(Dataset excerpt)
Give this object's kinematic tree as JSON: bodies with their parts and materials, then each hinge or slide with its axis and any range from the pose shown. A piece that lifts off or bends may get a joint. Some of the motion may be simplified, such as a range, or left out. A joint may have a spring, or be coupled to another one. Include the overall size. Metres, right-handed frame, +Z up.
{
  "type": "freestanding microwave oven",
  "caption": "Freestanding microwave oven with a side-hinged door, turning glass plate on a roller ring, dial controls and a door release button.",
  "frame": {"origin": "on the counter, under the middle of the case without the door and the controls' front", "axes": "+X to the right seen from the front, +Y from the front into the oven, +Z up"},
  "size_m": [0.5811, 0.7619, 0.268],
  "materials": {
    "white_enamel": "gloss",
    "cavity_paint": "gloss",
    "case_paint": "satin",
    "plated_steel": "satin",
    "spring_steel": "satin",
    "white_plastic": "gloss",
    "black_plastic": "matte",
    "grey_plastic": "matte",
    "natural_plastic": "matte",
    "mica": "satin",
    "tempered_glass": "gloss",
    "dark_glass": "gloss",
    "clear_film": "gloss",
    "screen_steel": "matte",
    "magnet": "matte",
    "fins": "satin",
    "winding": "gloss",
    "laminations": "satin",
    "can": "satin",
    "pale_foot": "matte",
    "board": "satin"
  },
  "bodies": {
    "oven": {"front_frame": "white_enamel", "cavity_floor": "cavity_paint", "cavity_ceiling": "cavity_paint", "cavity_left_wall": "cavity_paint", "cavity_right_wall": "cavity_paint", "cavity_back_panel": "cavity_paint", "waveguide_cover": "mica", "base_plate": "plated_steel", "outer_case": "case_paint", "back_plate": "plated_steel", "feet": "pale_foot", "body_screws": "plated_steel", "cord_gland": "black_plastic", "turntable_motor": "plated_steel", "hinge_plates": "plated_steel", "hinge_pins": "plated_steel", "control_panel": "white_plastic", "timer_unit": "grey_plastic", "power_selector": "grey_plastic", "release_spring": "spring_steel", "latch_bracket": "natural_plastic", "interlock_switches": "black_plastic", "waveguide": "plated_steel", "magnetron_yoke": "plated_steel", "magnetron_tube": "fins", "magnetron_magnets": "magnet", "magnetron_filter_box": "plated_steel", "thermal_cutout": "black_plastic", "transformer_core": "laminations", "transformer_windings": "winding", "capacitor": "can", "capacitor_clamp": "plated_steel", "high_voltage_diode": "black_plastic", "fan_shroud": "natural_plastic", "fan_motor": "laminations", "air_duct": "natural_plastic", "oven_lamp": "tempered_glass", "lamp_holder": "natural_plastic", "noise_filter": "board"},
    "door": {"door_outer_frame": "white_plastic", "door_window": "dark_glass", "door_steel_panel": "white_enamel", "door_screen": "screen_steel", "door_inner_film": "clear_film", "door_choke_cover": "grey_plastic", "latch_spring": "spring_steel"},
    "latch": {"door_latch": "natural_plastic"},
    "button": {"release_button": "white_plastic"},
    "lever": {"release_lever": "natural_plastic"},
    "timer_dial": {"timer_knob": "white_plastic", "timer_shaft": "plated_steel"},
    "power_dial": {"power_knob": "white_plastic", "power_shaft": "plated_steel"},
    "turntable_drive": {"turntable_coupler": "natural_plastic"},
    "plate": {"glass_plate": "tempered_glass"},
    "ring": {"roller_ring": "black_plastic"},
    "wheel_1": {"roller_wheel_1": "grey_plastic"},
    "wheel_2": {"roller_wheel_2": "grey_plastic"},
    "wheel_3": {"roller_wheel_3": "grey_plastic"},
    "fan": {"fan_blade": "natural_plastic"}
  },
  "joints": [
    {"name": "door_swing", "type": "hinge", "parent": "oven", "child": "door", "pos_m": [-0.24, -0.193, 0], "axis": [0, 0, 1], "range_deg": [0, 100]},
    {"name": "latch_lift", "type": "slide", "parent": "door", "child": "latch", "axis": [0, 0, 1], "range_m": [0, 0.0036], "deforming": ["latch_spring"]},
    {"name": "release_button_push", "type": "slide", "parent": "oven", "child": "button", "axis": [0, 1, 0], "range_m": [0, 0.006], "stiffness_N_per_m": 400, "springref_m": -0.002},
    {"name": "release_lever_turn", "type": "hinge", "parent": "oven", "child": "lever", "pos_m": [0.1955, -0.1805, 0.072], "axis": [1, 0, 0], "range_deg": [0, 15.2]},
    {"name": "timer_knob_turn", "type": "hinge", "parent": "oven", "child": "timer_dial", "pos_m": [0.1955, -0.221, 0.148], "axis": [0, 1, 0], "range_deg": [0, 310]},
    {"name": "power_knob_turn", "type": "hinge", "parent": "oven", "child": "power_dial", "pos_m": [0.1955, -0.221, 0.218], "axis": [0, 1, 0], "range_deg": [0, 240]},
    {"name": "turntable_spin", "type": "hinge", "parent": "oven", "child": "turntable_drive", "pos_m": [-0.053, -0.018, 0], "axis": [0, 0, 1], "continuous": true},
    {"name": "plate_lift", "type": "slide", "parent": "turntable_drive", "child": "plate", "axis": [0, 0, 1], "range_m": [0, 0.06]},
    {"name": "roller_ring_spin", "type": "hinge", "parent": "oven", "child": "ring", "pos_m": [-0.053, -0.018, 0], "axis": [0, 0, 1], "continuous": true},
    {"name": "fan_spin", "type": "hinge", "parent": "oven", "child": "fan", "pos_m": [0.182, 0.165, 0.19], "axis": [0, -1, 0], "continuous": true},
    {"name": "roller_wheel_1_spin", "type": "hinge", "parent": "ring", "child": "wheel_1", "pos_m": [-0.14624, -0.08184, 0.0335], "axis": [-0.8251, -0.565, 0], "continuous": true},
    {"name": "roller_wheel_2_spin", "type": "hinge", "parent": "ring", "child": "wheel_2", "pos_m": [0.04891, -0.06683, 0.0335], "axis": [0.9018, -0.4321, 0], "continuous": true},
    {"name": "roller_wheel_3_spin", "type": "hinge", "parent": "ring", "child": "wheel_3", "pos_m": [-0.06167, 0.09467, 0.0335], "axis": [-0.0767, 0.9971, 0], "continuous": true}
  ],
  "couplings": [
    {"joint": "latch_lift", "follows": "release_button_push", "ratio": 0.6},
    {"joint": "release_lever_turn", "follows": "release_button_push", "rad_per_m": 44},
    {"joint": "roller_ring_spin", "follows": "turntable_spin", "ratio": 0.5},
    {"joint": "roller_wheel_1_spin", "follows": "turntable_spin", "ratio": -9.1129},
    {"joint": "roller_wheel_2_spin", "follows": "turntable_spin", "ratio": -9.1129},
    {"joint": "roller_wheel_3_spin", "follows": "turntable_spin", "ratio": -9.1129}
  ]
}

(Required task) Copy all of the material word for word.

(Output for this task)
Give this object's kinematic tree as JSON: bodies with their parts and materials, then each hinge or slide with its axis and any range from the pose shown. A piece that lifts off or bends may get a joint. Some of the motion may be simplified, such as a range, or left out. A joint may have a spring, or be coupled to another one. Include the overall size. Metres, right-handed frame, +Z up.
{
  "type": "freestanding microwave oven",
  "caption": "Freestanding microwave oven with a side-hinged door, turning glass plate on a roller ring, dial controls and a door release button.",
  "frame": {"origin": "on the counter, under the middle of the case without the door and the controls' front", "axes": "+X to the right seen from the front, +Y from the front into the oven, +Z up"},
  "size_m": [0.5811, 0.7619, 0.268],
  "materials": {
    "white_enamel": "gloss",
    "cavity_paint": "gloss",
    "case_paint": "satin",
    "plated_steel": "satin",
    "spring_steel": "satin",
    "white_plastic": "gloss",
    "black_plastic": "matte",
    "grey_plastic": "matte",
    "natural_plastic": "matte",
    "mica": "satin",
    "tempered_glass": "gloss",
    "dark_glass": "gloss",
    "clear_film": "gloss",
    "screen_steel": "matte",
    "magnet": "matte",
    "fins": "satin",
    "winding": "gloss",
    "laminations": "satin",
    "can": "satin",
    "pale_foot": "matte",
    "board": "satin"
  },
  "bodies": {
    "oven": {"front_frame": "white_enamel", "cavity_floor": "cavity_paint", "cavity_ceiling": "cavity_paint", "cavity_left_wall": "cavity_paint", "cavity_right_wall": "cavity_paint", "cavity_back_panel": "cavity_paint", "waveguide_cover": "mica", "base_plate": "plated_steel", "outer_case": "case_paint", "back_plate": "plated_steel", "feet": "pale_foot", "body_screws": "plated_steel", "cord_gland": "black_plastic", "turntable_motor": "plated_steel", "hinge_plates": "plated_steel", "hinge_pins": "plated_steel", "control_panel": "white_plastic", "timer_unit": "grey_plastic", "power_selector": "grey_plastic", "release_spring": "spring_steel", "latch_bracket": "natural_plastic", "interlock_switches": "black_plastic", "waveguide": "plated_steel", "magnetron_yoke": "plated_steel", "magnetron_tube": "fins", "magnetron_magnets": "magnet", "magnetron_filter_box": "plated_steel", "thermal_cutout": "black_plastic", "transformer_core": "laminations", "transformer_windings": "winding", "capacitor": "can", "capacitor_clamp": "plated_steel", "high_voltage_diode": "black_plastic", "fan_shroud": "natural_plastic", "fan_motor": "laminations", "air_duct": "natural_plastic", "oven_lamp": "tempered_glass", "lamp_holder": "natural_plastic", "noise_filter": "board"},
    "door": {"door_outer_frame": "white_plastic", "door_window": "dark_glass", "door_steel_panel": "white_enamel", "door_screen": "screen_steel", "door_inner_film": "clear_film", "door_choke_cover": "grey_plastic", "latch_spring": "spring_steel"},
    "latch": {"door_latch": "natural_plastic"},
    "button": {"release_button": "white_plastic"},
    "lever": {"release_lever": "natural_plastic"},
    "timer_dial": {"timer_knob": "white_plastic", "timer_shaft": "plated_steel"},
    "power_dial": {"power_knob": "white_plastic", "power_shaft": "plated_steel"},
    "turntable_drive": {"turntable_coupler": "natural_plastic"},
    "plate": {"glass_plate": "tempered_glass"},
    "ring": {"roller_ring": "black_plastic"},
    "wheel_1": {"roller_wheel_1": "grey_plastic"},
    "wheel_2": {"roller_wheel_2": "grey_plastic"},
    "wheel_3": {"roller_wheel_3": "grey_plastic"},
    "fan": {"fan_blade": "natural_plastic"}
  },
  "joints": [
    {"name": "door_swing", "type": "hinge", "parent": "oven", "child": "door", "pos_m": [-0.24, -0.193, 0], "axis": [0, 0, 1], "range_deg": [0, 100]},
    {"name": "latch_lift", "type": "slide", "parent": "door", "child": "latch", "axis": [0, 0, 1], "range_m": [0, 0.0036], "deforming": ["latch_spring"]},
    {"name": "release_button_push", "type": "slide", "parent": "oven", "child": "button", "axis": [0, 1, 0], "range_m": [0, 0.006], "stiffness_N_per_m": 400, "springref_m": -0.002},
    {"name": "release_lever_turn", "type": "hinge", "parent": "oven", "child": "lever", "pos_m": [0.1955, -0.1805, 0.072], "axis": [1, 0, 0], "range_deg": [0, 15.2]},
    {"name": "timer_knob_turn", "type": "hinge", "parent": "oven", "child": "timer_dial", "pos_m": [0.1955, -0.221, 0.148], "axis": [0, 1, 0], "range_deg": [0, 310]},
    {"name": "power_knob_turn", "type": "hinge", "parent": "oven", "child": "power_dial", "pos_m": [0.1955, -0.221, 0.218], "axis": [0, 1, 0], "range_deg": [0, 240]},
    {"name": "turntable_spin", "type": "hinge", "parent": "oven", "child": "turntable_drive", "pos_m": [-0.053, -0.018, 0], "axis": [0, 0, 1], "continuous": true},
    {"name": "plate_lift", "type": "slide", "parent": "turntable_drive", "child": "plate", "axis": [0, 0, 1], "range_m": [0, 0.06]},
    {"name": "roller_ring_spin", "type": "hinge", "parent": "oven", "child": "ring", "pos_m": [-0.053, -0.018, 0], "axis": [0, 0, 1], "continuous": true},
    {"name": "fan_spin", "type": "hinge", "parent": "oven", "child": "fan", "pos_m": [0.182, 0.165, 0.19], "axis": [0, -1, 0], "continuous": true},
    {"name": "roller_wheel_1_spin", "type": "hinge", "parent": "ring", "child": "wheel_1", "pos_m": [-0.14624, -0.08184, 0.0335], "axis": [-0.8251, -0.565, 0], "continuous": true},
    {"name": "roller_wheel_2_spin", "type": "hinge", "parent": "ring", "child": "wheel_2", "pos_m": [0.04891, -0.06683, 0.0335], "axis": [0.9018, -0.4321, 0], "continuous": true},
    {"name": "roller_wheel_3_spin", "type": "hinge", "parent": "ring", "child": "wheel_3", "pos_m": [-0.06167, 0.09467, 0.0335], "axis": [-0.0767, 0.9971, 0], "continuous": true}
  ],
  "couplings": [
    {"joint": "latch_lift", "follows": "release_button_push", "ratio": 0.6},
    {"joint": "release_lever_turn", "follows": "release_button_push", "rad_per_m": 44},
    {"joint": "roller_ring_spin", "follows": "turntable_spin", "ratio": 0.5},
    {"joint": "roller_wheel_1_spin", "follows": "turntable_spin", "ratio": -9.1129},
    {"joint": "roller_wheel_2_spin", "follows": "turntable_spin", "ratio": -9.1129},
    {"joint": "roller_wheel_3_spin", "follows": "turntable_spin", "ratio": -9.1129}
  ]
}